With 650 Palestinians on board, more than half women and children, the old car ferry was riding the swell five miles off Larnaca last night with its homeless passengers unable to land in Syria but equally unable to return to Libya. As part of Colonel Muammar Gaddafi's latest enforced exodus, the last place they were likely to find shelter was the land that their parents and grandparents left in the dying days of the British mandate of Palestine.

To blame for their immediate plight was Colonel Gaddafi, whose promise - to expel a million expatriate workers across the desert if they are not allowed to leave by air - threatens to diminish even the Palestinians' calamity.

The United Nations sanctions committee chairman said last night that the deportation of a million civilians would be a human catastrophe; Colonel Gaddafi, of course, wants UN sanctions on Libya - imposed because of its alleged role in the Lockerbie bombing - lifted so that international air links with Tripoli and Benghazi can be restored.
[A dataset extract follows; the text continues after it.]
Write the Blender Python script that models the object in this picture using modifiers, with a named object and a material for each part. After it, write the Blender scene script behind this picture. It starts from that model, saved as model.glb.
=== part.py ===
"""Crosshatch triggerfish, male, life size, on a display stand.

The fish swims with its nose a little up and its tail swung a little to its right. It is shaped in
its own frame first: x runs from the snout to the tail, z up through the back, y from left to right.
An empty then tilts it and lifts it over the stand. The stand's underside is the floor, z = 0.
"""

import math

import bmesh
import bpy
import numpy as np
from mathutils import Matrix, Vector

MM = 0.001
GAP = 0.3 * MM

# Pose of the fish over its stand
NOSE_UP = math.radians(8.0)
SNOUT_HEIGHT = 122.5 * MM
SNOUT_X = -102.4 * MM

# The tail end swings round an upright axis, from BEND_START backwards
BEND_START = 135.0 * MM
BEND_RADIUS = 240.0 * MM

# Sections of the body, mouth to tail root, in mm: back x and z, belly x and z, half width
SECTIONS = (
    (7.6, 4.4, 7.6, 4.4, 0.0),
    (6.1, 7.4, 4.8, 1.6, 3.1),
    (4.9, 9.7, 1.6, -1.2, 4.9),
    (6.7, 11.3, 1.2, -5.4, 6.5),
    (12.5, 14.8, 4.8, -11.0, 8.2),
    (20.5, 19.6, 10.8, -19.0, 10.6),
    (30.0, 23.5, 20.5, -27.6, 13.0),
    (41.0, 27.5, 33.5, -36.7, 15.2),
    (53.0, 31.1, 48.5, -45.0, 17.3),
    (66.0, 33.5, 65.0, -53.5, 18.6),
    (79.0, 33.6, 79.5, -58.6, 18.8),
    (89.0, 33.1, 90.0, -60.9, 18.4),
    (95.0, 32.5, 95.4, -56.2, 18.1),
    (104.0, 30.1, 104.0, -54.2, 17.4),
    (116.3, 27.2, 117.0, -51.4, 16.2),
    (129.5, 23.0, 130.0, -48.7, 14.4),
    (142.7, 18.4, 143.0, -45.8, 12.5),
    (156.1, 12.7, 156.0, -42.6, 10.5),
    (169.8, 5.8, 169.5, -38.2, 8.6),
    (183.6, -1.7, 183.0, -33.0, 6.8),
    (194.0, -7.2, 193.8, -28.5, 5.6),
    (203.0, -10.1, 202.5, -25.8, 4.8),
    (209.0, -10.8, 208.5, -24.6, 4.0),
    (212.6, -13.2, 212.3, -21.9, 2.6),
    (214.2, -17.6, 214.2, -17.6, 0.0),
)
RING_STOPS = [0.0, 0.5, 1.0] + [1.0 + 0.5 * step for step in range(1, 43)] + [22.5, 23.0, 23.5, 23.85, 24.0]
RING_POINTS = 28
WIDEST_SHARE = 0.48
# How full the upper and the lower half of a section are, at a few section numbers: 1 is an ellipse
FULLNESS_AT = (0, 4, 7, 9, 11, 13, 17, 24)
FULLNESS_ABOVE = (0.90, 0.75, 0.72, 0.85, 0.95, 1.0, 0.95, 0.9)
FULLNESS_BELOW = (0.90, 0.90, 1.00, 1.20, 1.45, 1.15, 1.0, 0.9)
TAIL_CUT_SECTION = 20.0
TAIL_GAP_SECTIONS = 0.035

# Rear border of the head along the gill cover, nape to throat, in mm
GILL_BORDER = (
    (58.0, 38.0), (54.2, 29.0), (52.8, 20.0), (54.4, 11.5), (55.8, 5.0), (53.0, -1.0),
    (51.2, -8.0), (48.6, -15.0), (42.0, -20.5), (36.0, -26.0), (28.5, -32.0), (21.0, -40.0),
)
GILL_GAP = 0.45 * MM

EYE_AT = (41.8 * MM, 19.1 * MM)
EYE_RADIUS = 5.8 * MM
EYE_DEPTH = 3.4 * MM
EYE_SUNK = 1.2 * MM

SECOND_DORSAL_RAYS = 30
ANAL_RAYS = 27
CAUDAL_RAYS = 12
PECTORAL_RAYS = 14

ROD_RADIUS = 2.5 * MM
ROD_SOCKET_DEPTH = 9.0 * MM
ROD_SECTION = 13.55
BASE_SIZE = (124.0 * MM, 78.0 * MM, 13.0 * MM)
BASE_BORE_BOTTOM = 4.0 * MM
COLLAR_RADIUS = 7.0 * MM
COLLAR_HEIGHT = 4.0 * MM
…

The victims of the colonel's cynical pragmatism remained uncomplaining on board their ship off Larnaca last night, with the Cypriot port authorities as unwilling to allow them to land as the Syrian immigration officers at Latakia had been a few hours earlier. Driven out of their homes in Libya, the Palestinians in the Countess M were given food and water, while their Greek captain refused to leave Cypriot waters until a port had been found to accept them.

Almost all the refugees hold papers which allow them entry into Syria; their ship had docked in Latakia when immigration authorities decided to sendthem back on to the vessel and refuse them entry. No explanation was forthcoming from Damascus yesterday, although Colonel Gaddafi's simultaneous announcement of the expulsion of a million men may have influenced the Syrians. Why should they, after all, appear to approve of his cruelty by accepting 650 of his victims?
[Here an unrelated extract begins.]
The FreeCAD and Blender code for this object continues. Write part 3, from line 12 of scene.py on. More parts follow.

Late last night, the Syrians intimated that they would accept about 500 of the stranded Palestinians who possessed Syrian documents; the Cypriots later suggested they may be flown to Damascus by air. But there was no apparent solution for the 150 or so Palestinians on the boat who held no such papers.

But does the colonel really intend to throw a million people out of Libya? This is the same man who threatened national unity with Egypt and Syria, who predicted the overthrow of the United States, the destruction of Israel and the collapse of the Gulf sheikhdoms, the same man who offered to give his seat on the Arab League to Yitzhak Rabin's government on the grounds that the rest of the Arab world had become allies of Israel. Certainly, Colonel Gaddafi - once one of the most honoured nationalist revolutionaries - is worried about a real revolution, that of the growing Islamist movement which opposes his deeply corrupt regime.
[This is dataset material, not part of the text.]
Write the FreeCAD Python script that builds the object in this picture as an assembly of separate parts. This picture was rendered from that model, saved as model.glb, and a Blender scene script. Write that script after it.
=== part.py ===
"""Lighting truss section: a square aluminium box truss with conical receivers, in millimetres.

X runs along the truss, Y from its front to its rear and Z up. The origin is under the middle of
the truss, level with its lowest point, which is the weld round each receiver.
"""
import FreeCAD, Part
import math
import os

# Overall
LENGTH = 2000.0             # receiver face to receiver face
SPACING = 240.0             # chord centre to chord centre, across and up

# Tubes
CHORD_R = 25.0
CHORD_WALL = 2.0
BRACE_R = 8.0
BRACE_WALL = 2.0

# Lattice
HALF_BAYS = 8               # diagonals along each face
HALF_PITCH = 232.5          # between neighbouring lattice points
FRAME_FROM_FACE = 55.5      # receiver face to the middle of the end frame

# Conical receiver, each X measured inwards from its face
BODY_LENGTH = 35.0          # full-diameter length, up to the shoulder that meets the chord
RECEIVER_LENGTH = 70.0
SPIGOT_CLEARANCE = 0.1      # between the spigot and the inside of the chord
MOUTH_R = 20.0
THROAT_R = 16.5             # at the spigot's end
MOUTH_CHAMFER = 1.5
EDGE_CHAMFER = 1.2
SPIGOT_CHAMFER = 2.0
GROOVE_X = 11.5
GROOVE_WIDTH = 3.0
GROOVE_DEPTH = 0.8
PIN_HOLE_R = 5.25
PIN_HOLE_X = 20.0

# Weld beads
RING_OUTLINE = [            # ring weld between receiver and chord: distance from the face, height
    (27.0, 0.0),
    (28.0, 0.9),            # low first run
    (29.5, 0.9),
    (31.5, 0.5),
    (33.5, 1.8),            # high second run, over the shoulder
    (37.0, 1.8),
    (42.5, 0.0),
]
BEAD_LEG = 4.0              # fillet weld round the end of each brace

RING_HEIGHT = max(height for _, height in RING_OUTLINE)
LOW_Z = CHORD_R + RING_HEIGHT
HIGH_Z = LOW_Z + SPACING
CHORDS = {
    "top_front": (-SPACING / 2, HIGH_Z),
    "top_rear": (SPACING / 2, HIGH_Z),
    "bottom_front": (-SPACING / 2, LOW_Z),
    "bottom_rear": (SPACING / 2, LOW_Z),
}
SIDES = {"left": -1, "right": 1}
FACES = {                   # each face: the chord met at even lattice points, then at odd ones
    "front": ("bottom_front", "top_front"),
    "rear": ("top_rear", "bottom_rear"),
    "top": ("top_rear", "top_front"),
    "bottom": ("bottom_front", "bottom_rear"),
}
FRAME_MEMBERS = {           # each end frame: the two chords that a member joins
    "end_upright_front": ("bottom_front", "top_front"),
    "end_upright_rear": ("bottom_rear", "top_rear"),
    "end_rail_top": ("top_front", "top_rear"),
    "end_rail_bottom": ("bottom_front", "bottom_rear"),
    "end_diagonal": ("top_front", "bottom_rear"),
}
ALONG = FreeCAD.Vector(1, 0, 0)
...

Intelligence sources, quoted in the latest issue of Tres Tres Urgent, the French intelligence community's favourite house magazine, believe he was the target of an assassination attempt in Sirte on 17 September, when two men were reported to have opened fire on the Libyan leader when he stepped out of his armoured Toyota. Both were captured by his bodyguards. The shooting followed at least two clashes in Benghazi between Colonel Gaddafi's security men and Islamist militants.

His suspicion that some of the 500,000 Sudanese living in Libya - none of them holding official work-permits - may have been involved, led almost at once to the expulsion of thousands of members of the expatriate community.

Hundreds of Palestinians were sent to the Egyptian border and 13,000 Sudanese were trucked south.They were expected to arrive at the Sudanese frontier by the end of this week.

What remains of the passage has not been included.